Partly, I really want to start a discussion on all of the above! The poking and prodding of various factors on the "The label of 'Mary Sue' is being used as a bat for sexism" camp is making more sense to me as time goes on, and I see female characters get bashed for things they shouldn't, and male characters given a sort of pass on the whole thing.
And part of me just wants company to snark mightily at this ridiculous Canon Stu. Seriously, can you say wish-fulfillment self-insert fantasy? He keeps using the word 'druid,' but I do not think it means what he thinks it means.
But seriously, I've been talking this over with a friend a lot, after Tamora Pierce linked some very, very interesting things on her Livejournal. I've been a fan of her books for ages, they're part of what got me into fantasy, and she has earned a great deal of respect from me. So when I see her snarking at users of the term Mary Sue*, openly, in a comment thread, part of me shrivels up into a dark corner. And when I see novels like this praised and exalted, while I know-- know that a female protagonist doing half of that would be laughed out of the genre, it stings. And it makes me wonder.

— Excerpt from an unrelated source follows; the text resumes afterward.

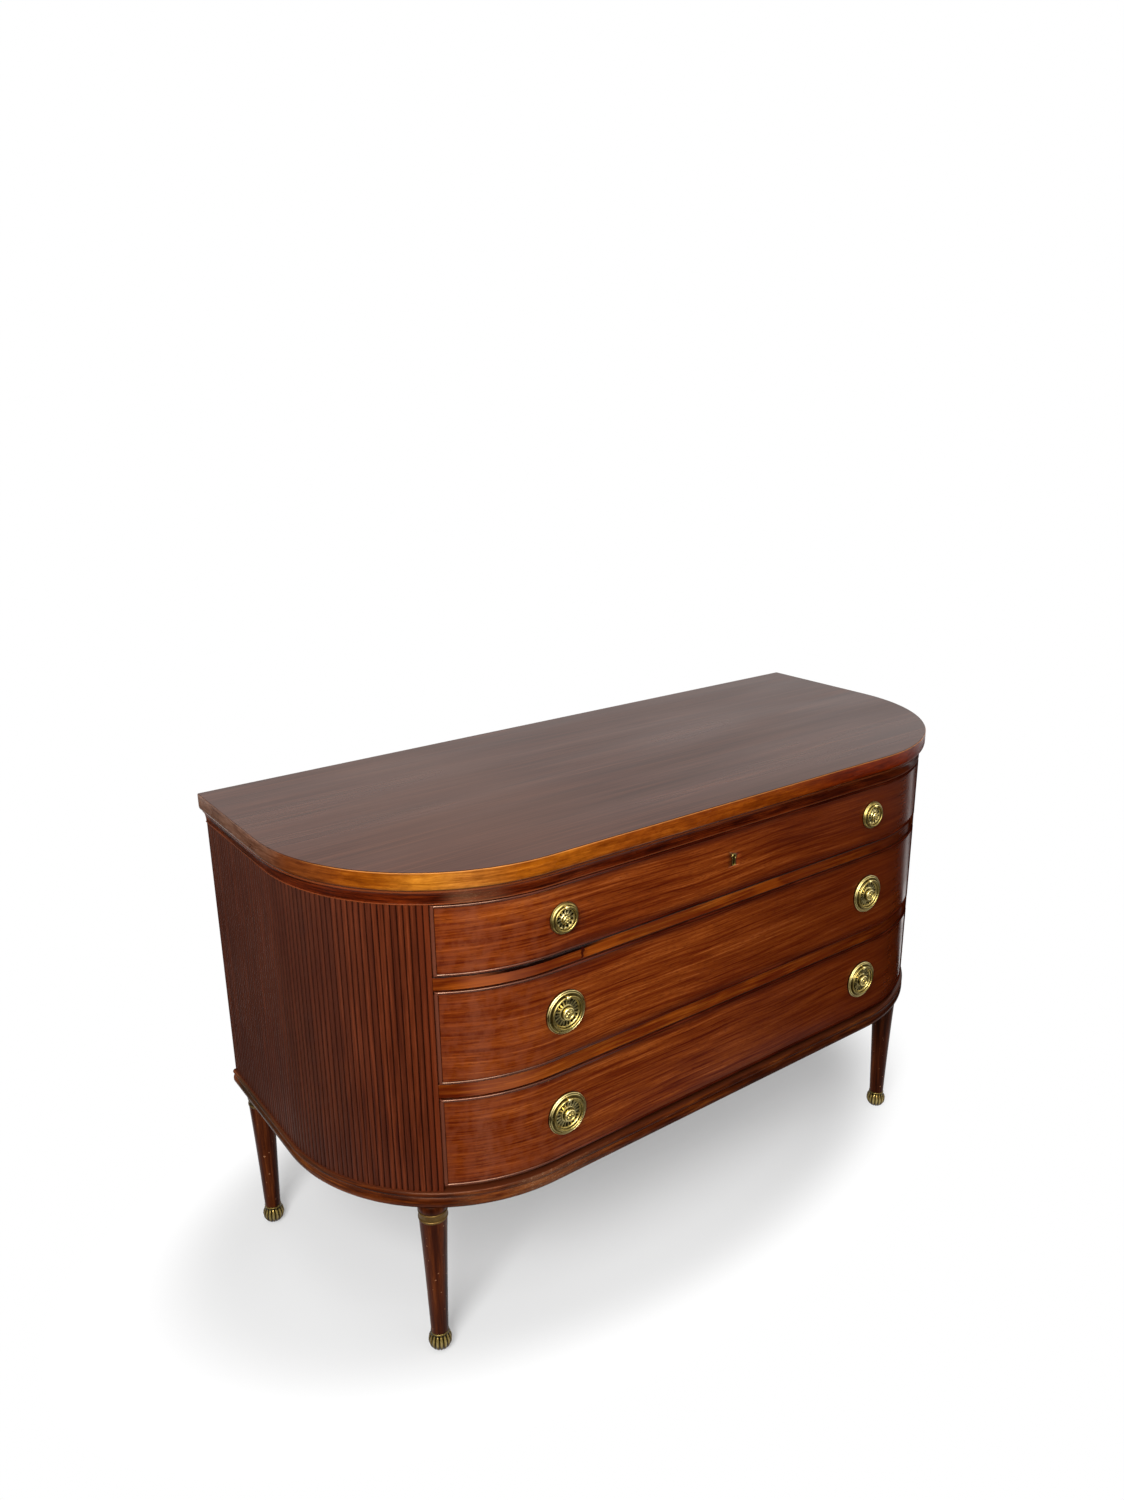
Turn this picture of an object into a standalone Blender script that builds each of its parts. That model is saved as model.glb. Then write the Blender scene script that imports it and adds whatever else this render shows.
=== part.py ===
"""Demilune chest of drawers: a D-shaped mahogany commode with reeded ends, three drawers,
ring pulls and four turned legs on ball feet.

Lengths are in metres. +X is the right-hand end, -Y is the front and +Z is up. The origin
lies on the floor at the middle of the chest's overall width and depth.
"""

import math

import bmesh
import bpy
from mathutils import Matrix, Vector

# Overall plan, shared by every board and moulding
TOP_WIDTH = 1.200
TOP_DEPTH = 0.503
CORNER_RADIUS = 0.278
CORNER_STEPS = 12
CASE_CORNER_STEPS = 6
PIECE_GAP = 0.0003
WELD_DISTANCE = 0.00001
CUT_OVERRUN = 0.004

# Ball feet
FOOT_RADIUS = 0.0168
FOOT_FLAT_DEPTH = 0.0005
FOOT_HEIGHT = 0.0320
FOOT_NECK_RADIUS = 0.0132
FOOT_NECK_HEIGHT = 0.0034
FOOT_PETALS = 12
FOOT_RINGS = 7
FOOT_NECK_RINGS = 2
FOOT_FLUTE_DEPTH = 0.0011

# Turned legs and their collars
LEG_BOTTOM_RADIUS = 0.0124
LEG_SHAFT_RADIUS = 0.0198
LEG_SHAFT_LENGTH = 0.1930
LEG_NECK_RADIUS = 0.0186
LEG_BEAD_RADIUS = 0.0211
LEG_BEAD_HEIGHT = 0.0130
LEG_CAP_RADIUS = 0.0190
LEG_CAP_HEIGHT = 0.0047
LEG_STEPS = 12
COLLAR_HEIGHT = 0.0138
COLLAR_RADIUS = 0.0207
COLLAR_RIM_HEIGHT = 0.0022
COLLAR_EASING = 0.0009
FRONT_LEG_PAST_OPENING = 0.0025
FRONT_LEG_INSET = 0.0327
BACK_LEG_FROM_END = 0.0350
BACK_LEG_FROM_BACK = 0.0275

# Base board with its moulded edge
BASE_THICKNESS = 0.0253
BASE_SETBACK = 0.0040
BASE_EDGE_DEPTH = 0.0045
BASE_GROOVE_DEPTH = 0.0023
BASE_BEAD_HEIGHT = 0.0083

# Case: reeded skins on coopered ends, posts and back
CASE_SETBACK = 0.0080
REED_COUNT = 60
REED_STEPS = 3
REED_DEPTH = 0.0028
REED_SKIN_THICKNESS = 0.0055
END_THICKNESS = 0.0115
OPENING_FROM_END = 0.1285
FRONT_POST_WIDTH = 0.0380
FRONT_POST_DEPTH = 0.0580
BACK_POST_WIDTH = 0.0300
BACK_POST_DEPTH = 0.0440
BACK_PANEL_THICKNESS = 0.0080
BACK_PANEL_RECESS = 0.0025

# Boards that the drawers run on, with their guides and stops
BOTTOM_BOARD_THICKNESS = 0.0067
BOTTOM_BOARD_SETBACK = 0.0170
LOWER_RAIL_THICKNESS = 0.0200
UPPER_RAIL_THICKNESS = 0.0175
RAIL_SETBACK = 0.0100
GUIDE_WIDTH = 0.0140
GUIDE_HEIGHT = 0.0075
GUIDE_FROM_FRONT = 0.1430
GUIDE_FROM_BACK = 0.0600
STOP_WIDTH = 0.0400
STOP_DEPTH = 0.0180
STOP_HEIGHT = 0.0050
STOP_FROM_OPENING = 0.2315

# Drawers, bottom to top
DRAWER_TOP_GAP = 0.0015
LOW_DRAWER_LIFT = 0.0015
LOW_DRAWER_HEIGHT = 0.1325
MIDDLE_DRAWER_LIFT = 0.0013
MIDDLE_DRAWER_HEIGHT = 0.1335
TOP_DRAWER_LIFT = 0.0024
TOP_DRAWER_HEIGHT = 0.0970
DRAWER_END_GAP = 0.0010
FRONT_SETBACK = 0.0090
FRONT_THICKNESS = 0.0200
FRONT_BEND_STEPS = 5
FRONT_BEND_DEPTH = 0.0384
COCK_BEAD_WIDTH = 0.0036
COCK_BEAD_STAND = 0.0015
COCK_BEAD_ROOT = 0.0010
COCK_BEAD_END_INSET = 0.0003
DRAWER_SIDE_THICKNESS = 0.0120
DRAWER_SIDE_INSET = 0.0010
DRAWER_SIDE_DROP = 0.0040
DRAWER_BACK_THICKNESS = 0.0100
DRAWER_BACK_FROM_BACK = 0.0220
DRAWER_BACK_DROP = 0.0060
DRAWER_BOTTOM_THICKNESS = 0.0060
DRAWER_BOTTOM_RAISE = 0.0090
GROOVE_DEPTH = 0.0055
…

And then I go onto the IRC, and talk to people, and get into passionate arguments about why, precisely, being Teh Awesome does not a Mary Sue make. What it comes down to, for me, is this. Does a character matter? Are they their author's best traits and tragically misunderstood traits 'flaws' welded onto a fantasized face and body, and dropped into a universe of the author's choice, where all who surround them seethe with jealousy of swoon with adoration? That's the key, for me. In 'Suedom,' by Andy and Saphie, where the two people get dropped into LotR and discover that they themselves are Sues-- the wilver hair and giant mammary glands only come in the second chapter. The real "Oh God We're Sues" moment comes when Bilbo drops to one knee and begins to recite bad Shakespearean at them. (Also he's lacking in the sniffles and in the wrong time, but you know what I'm at.) It just burns-- I see close friends, feminists, talking about the sexism of the Sue label, and then I come back to the PPC and find someone has changed "A Suethor will put his/her whatever" into "A Suethor will put her whatever," with the explanation that a lot of Suethors are female.

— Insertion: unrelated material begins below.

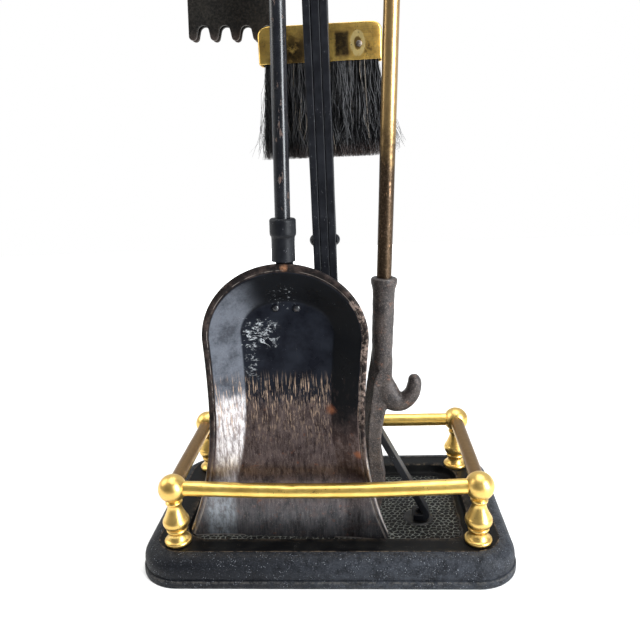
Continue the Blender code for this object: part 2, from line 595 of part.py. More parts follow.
def build_brush():
    empty, towards_arm = hang("brush")
    skin = 1.0
    shell = plate("brush_ferrule", tombstone(FERRULE_WIDTH, FERRULE_BOTTOM, FERRULE_TOP, 6.5),
                  FERRULE_DEPTH, "XZ", BRASS)
    room = plate("cut", tombstone(FERRULE_WIDTH - 2 * skin, FERRULE_BOTTOM - 5, FERRULE_TOP - skin, 5.5),
                 FERRULE_DEPTH - 2 * skin, "XZ")
    combine(shell, room)
    inner = FERRULE_WIDTH - 2 * skin - 2 * GAP
    deep = FERRULE_DEPTH - 2 * skin - 2 * GAP
    floor = FERRULE_BOTTOM + 6
    block = plate("brush_block", tombstone(inner, floor, FERRULE_TOP - skin - GAP, 5.2), deep, "XZ", WOOD)
    outline = [(-inner / 2, floor - GAP), (-inner / 2, FERRULE_BOTTOM), (-inner / 2 - 2, BRISTLE_END + 8),
               (-inner / 2 + 3, BRISTLE_END), (inner / 2, BRISTLE_END), (inner / 2 + 8, BRISTLE_END + 7),
               (inner / 2, FERRULE_BOTTOM), (inner / 2, floor - GAP)]
    bristles = plate("brush_bristles", outline, deep, "XZ", HAIR)
    foot = floor + 6
    pieces = [shell, room, block, bristles, grip("brush")]
    for target in (shell, block):
        cut = cylinder("cut", ROD_RADIUS + GAP, (0, 0, foot - GAP), (0, 0, -290), segments=20)
        combine(target, cut)
        pieces.append(cut)
    pieces.append(crooked_rod("brush", towards_arm, foot))
    face = FERRULE_DEPTH / 2
    height = (FERRULE_TOP + FERRULE_BOTTOM) / 2 - 1.9
    for name, x in (("left", -27.5), ("right", 27.5)):
        for target in (shell, block):
            cut = cylinder("cut", 1.3, (x, 2, height), (x, -20, height), segments=10)
            combine(target, cut)
            pieces.append(cut)
        profile = [(0, face + 1.2), (1.4, face + 1.0), (2.2, face + GAP), (1.0, face + GAP),
                   (1.0, -1.2), (0, -1.2)]
        nail = turned("brush_nail_" + name, profile, BRASS, steps=10)
        nail.location = Vector((x, 0, height)) * MM
        nail.rotation_euler = (pi / 2, 0, 0)
        pieces.append(nail)
    carry(empty, pieces)


def jaw_outline():
    """A shouldered plate whose lower edge is cut into round-ended teeth."""
    first = -TOOTH_PITCH * (TEETH - 1) / 2
    outline = []
    for i in range(TEETH):
        middle = first + TOOTH_PITCH * i
        outline += arc((middle, JAW_TIP + 3.0), 3.0, 190, 350, 4)
        if i < TEETH - 1:
            outline += arc((middle + TOOTH_PITCH / 2, JAW_TIP + TOOTH_LENGTH - 3.9), 3.9, 175, 5, 4)
    shoulder = JAW_WIDTH / 2
    outline += [(shoulder, JAW_TIP + 14), (shoulder, JAW_TOP - 22)]
    outline += arc((shoulder - 14, JAW_TOP - 22), 14, 20, 75, 3)
    outline += [(9, JAW_TOP), (-9, JAW_TOP)]
    outline += arc((-shoulder + 14, JAW_TOP - 22), 14, 105, 160, 3)
    outline += [(-shoulder, JAW_TOP - 22), (-shoulder, JAW_TIP + 14)]
    return outline


def tong_leg(name, side):
    """A leg: an eye beside the head, a round shank, and a flat palm against its jaw."""
    x_eye = side * (LUG_THICK + GAP)
    y_jaw = side * (JAW_SPREAD - JAW_THICK / 2)
    y_palm = side * (JAW_SPREAD + JAW_THICK + GAP + 1.5)
    line = [(x_eye, 0, -PIVOT_DROP), (x_eye, 0, -PIVOT_DROP - 10),
            (x_eye * 0.6, y_palm * 0.7, -PIVOT_DROP - 30), (0, y_palm, -PIVOT_DROP - 44),
            (0, y_palm, JAW_TOP - 4)]
    leg = rod("tongs_leg_" + name, line, 4.0, BLACK, [0.49, 0.49, 0.9, 1.0, 0.37], sides=2)
    eye = cylinder("eye", 8.5, (x_eye - side * LUG_THICK / 2, 0, -PIVOT_DROP),
                   (x_eye + side * LUG_THICK / 2, 0, -PIVOT_DROP), segments=20)
    palm = plate("palm", tombstone(15, JAW_TOP - 20, JAW_TOP + 6, 5), 3.0, "XZ", offset=(0, y_palm, 0))
    combine(leg, eye, "UNION")
    combine(leg, palm, "UNION")
    jaw = plate("tongs_jaw_" + name, jaw_outline(), JAW_THICK, "XZ", BLACK,
                (0, y_jaw + side * JAW_THICK, 0))
    bore = cylinder("cut", 2.8, (-30, 0, -PIVOT_DROP), (30, 0, -PIVOT_DROP), segments=12)
    combine(leg, bore)
    pieces = [leg, eye, palm, jaw, bore]
    height = JAW_TOP - 11
    for target in (leg, jaw):
        cut = cylinder("cut", 1.8, (0, -30, height), (0, 30, height), segments=10)
        combine(target, cut, solver="MANIFOLD")
        pieces.append(cut)
    inside = JAW_SPREAD - GAP - JAW_THICK / 2 + 1.2
    outside = abs(y_palm) + 1.5 + GAP
    profile = [(0, outside + 1.5), (1.7, outside + 1.2), (3.2, outside), (1.5, outside),
               (1.5, inside + 0.4), (0, inside + 0.4)]
    rivet = turned("tongs_rivet_" + name, profile, STEEL, steps=10)
    rivet.location = Vector((0, 0, height)) * MM
    rivet.rotation_euler = (-side * pi / 2, 0, 0)
    return pieces + [rivet]


def build_tongs():
    empty, towards_arm = hang("tongs")
    shaft = crooked_rod("tongs", towards_arm, -PIVOT_DROP + 12)
    lug = cylinder("lug", 8.5, (-LUG_THICK / 2, 0, -PIVOT_DROP), (LUG_THICK / 2, 0, -PIVOT_DROP),
                   segments=20)
    neck = plate("neck", [(-3.6, -PIVOT_DROP), (3.6, -PIVOT_DROP), (3.6, -PIVOT_DROP + 16),
                          (-3.6, -PIVOT_DROP + 16)], LUG_THICK, "YZ")
    bore = cylinder("cut", 2.8, (-30, 0, -PIVOT_DROP), (30, 0, -PIVOT_DROP), segments=12)
    combine(shaft, lug, "UNION")
    combine(shaft, neck, "UNION")
    combine(shaft, bore)
    pieces = [shaft, lug, neck, bore, grip("tongs")]
    pieces += tong_leg("front", -1) + tong_leg("rear", 1)
    outside = 1.5 * LUG_THICK + 2 * GAP
    head = [(0, outside + 2.2), (2.2, outside + 1.9), (4.2, outside), (2.5, outside)]
    tail = [(r, -z) for r, z in reversed(head)]
    pin = turned("tongs_pivot", head + tail, STEEL, steps=12)
    pin.location = (0, 0, -PIVOT_DROP * MM)
    pin.rotation_euler = (0, pi / 2, 0)
    carry(empty, pieces + [pin])


# ---------------------------------------------------------------- build
clear_scene()
PARTS = make_collection("fireplace_tool_set")
CUTTERS = make_collection("cutters")
IRON = make_material("cast_iron_black", (0.018, 0.018, 0.019), 0.62, 0.3)
BLACK = make_material("black_enamel", (0.02, 0.02, 0.021), 0.4, 0.4)
RUST = make_material("worn_cast_iron", (0.10, 0.075, 0.06), 0.6, 0.7)
BRASS = make_material("polished_brass", (0.83, 0.60, 0.22), 0.2, 1.0)
STEEL = make_material("rivet_steel", (0.16, 0.13, 0.11), 0.5, 0.9)
WOOD = make_material("beech", (0.45, 0.29, 0.16), 0.6, 0.0)
HAIR = make_material("black_bristle", (0.015, 0.015, 0.016), 0.7, 0.0)

FEET = {"left": (SCREW_INSET - LEG_REACH_SIDE, 0), "right": (LEG_REACH_SIDE - SCREW_INSET, 0),
        "front": (0, SCREW_INSET - LEG_REACH_FRONT), "rear": (0, LEG_REACH_REAR - SCREW_INSET)}
GALLERY = {"front_left": (-RAIL_X, RAIL_FRONT), "front_right": (RAIL_X, RAIL_FRONT),
           "rear_left": (-RAIL_X, RAIL_REAR), "rear_right": (RAIL_X, RAIL_REAR)}

build_tray()
build_gallery()
build_stand()
build_head()
build_shovel()
build_poker()
build_brush()
build_tongs()
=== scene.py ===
"""Looks of the fireplace tool set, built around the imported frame.

Shapes are drawn in millimetres and stored in metres. Each tool is drawn upright round its own
rod, with z = 0 at the height of the stand's arms, and TOOL places it.
"""

import random
from math import atan, cos, pi, radians, sin, sqrt

import bmesh
import bpy
from mathutils import Euler, Matrix, Vector, kdtree, noise


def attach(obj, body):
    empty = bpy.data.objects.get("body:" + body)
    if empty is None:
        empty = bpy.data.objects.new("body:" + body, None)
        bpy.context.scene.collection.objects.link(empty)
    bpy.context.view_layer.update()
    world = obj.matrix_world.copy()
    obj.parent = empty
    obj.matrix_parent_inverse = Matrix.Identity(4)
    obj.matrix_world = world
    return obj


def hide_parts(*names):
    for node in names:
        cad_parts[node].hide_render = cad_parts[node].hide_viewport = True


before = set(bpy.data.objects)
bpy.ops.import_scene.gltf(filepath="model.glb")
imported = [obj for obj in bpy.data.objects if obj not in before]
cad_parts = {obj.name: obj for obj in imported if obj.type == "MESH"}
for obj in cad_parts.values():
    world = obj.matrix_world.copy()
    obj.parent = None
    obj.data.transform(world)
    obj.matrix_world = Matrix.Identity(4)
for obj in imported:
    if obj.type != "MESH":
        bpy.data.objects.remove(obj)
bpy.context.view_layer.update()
random.seed(7)


# ------------------------------------------------------------------ places
ARM_LEVEL = 690.0
POST = Vector((6.0, -15.0))
CROOK, WIRE, ROD = 14.0, 3.5, 5.2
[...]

I like this community, because for me it's always been a bunch of fringe-loving geeks (I mean, come on-- we're on the fringe of a subgenre of a subgenre), a supportive place for people looking for concrit and help growing as writers, a place to cower from the awful standards of most fiction, fan-based and otherwise... the works. It's home. But when Tamora Pierce is gnashing her teeth about the word Sue being sexist, and I come back to people going "Well, this girl's a Stu, she's really powerful and beautiful and an orphan and that just says it all, doesn't it?" ...I wonder.
So, I guess this is part rambling, as per the Constitution, part plug of a seriously-wtf series, and part legitimate question. What is it that makes a Sue a Sue, a Stu a Stu?
For my own answer, I'd say the character. I think it was DML who posted the best litmus test I've ever seen, seriously-- I don't care that your OC's got rare and uncommon beauty, is a good fighter-- hell, if you've got a good explanation as to why, special powers. But that's the key, for me. What makes a character good isn't their normality and ability to not outshine or bend anything or anyone, ever. It's in the word: character. If she's got a name like Chiannariel Moonswaternight, but she's believable, her story works, she's got depth and personality and character, I don't bloody care, she's not a Sue in my book. If an OC has the unremarkable name John Doe, he doesn't have any special powers or overshining beauty, but he's flat and floppy and clearly the self-insert of an unimaginative high-schooler... he's a Stu!
I don't know, maybe I'm getting too worked up for this; I definitely don't have the spoons to post it, and there's a huge number of brief threads up already-- hey, Huinesoron's goodfic-crit-thread is off, I'm sorry I never got a chance to post there. Ah, well. I'm done rambling.
...Thoughts, anyone still reading?
*For reference? A snippet: And people who characterize those non-mainstream characters as Mary Sues don't read, don't know their literary history, don't know their social history, and don't know their feminist history. Until they know any of these, and perhaps political history as well, there's no point in talking to them, because they don't even speak the same dialect as a person with a modicum of education in the real world.